The Supreme Court held that the more a patent claimed, the more it must enable. The written description and specification of a patent must provide enough information for a person reasonably skilled in the art to make and use the invention. Here, Amgen’s approach simply required an amount of experimentation that was not reasonable for “any person skilled in the art to which it pertains … to make and use the same” as provided by applicable statutory law. With both the “Roadmap” method and the “Conservative Substitution” method, Amgen offered “little more than advice to engage in ‘trial and error.’” Accordingly, Amgen cannot legitimately monopolize an entire class of antibodies defined by their function – there are millions of possible combinations. Instructing scientists to go back to the laboratory research methods from the beginning is not sufficient to enable others to produce the same antibodies. There was not any guiding quality that would let a future scientist take the methods disclosed and reliably create new PCSK9-binding antibodies from it. Amgen claimed a lot but enabled little. 

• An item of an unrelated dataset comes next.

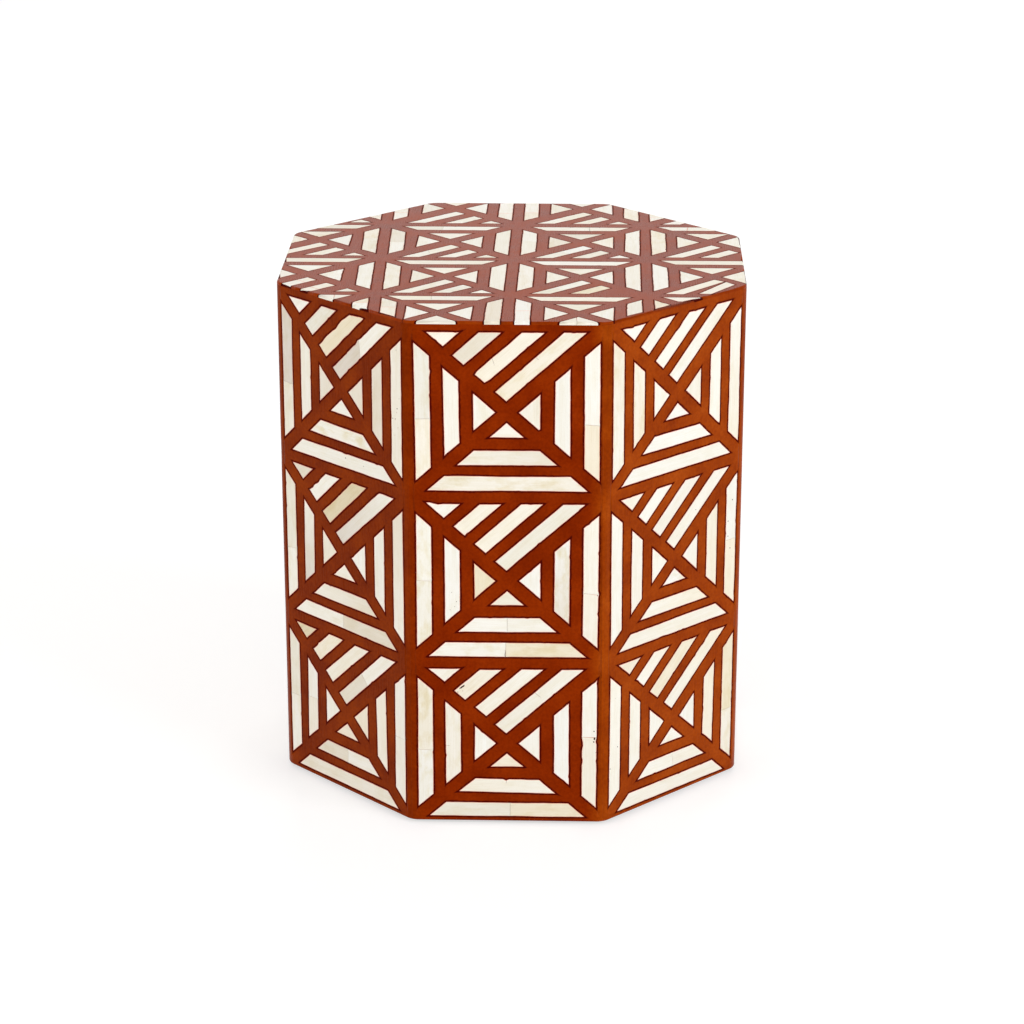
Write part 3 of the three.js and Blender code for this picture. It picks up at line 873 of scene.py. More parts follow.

The purpose behind the enablement requirement is to ensure that after the expiration of the term of a patent, the public has an opportunity to use the invention— alternatively put, the purpose of obtaining a patent relates to encouraging or otherwise facilitating innovation. Without an adequate description that allows others to follow in the inventor’s footsteps, a patent has not done its part in contributing to the sum of collective human knowledge. 

The impact of Amgen v. Sanofi appears comparatively small in terms of changing how patents legally function.  Instead, Amgen reaffirms old precedent and applies it to modern technologies. The Court’s holding significantly restricts entire genus claims in biotechnology and pharmaceuticals, demonstrating that mere trial and error is not sufficient to fulfil the enablement requirement.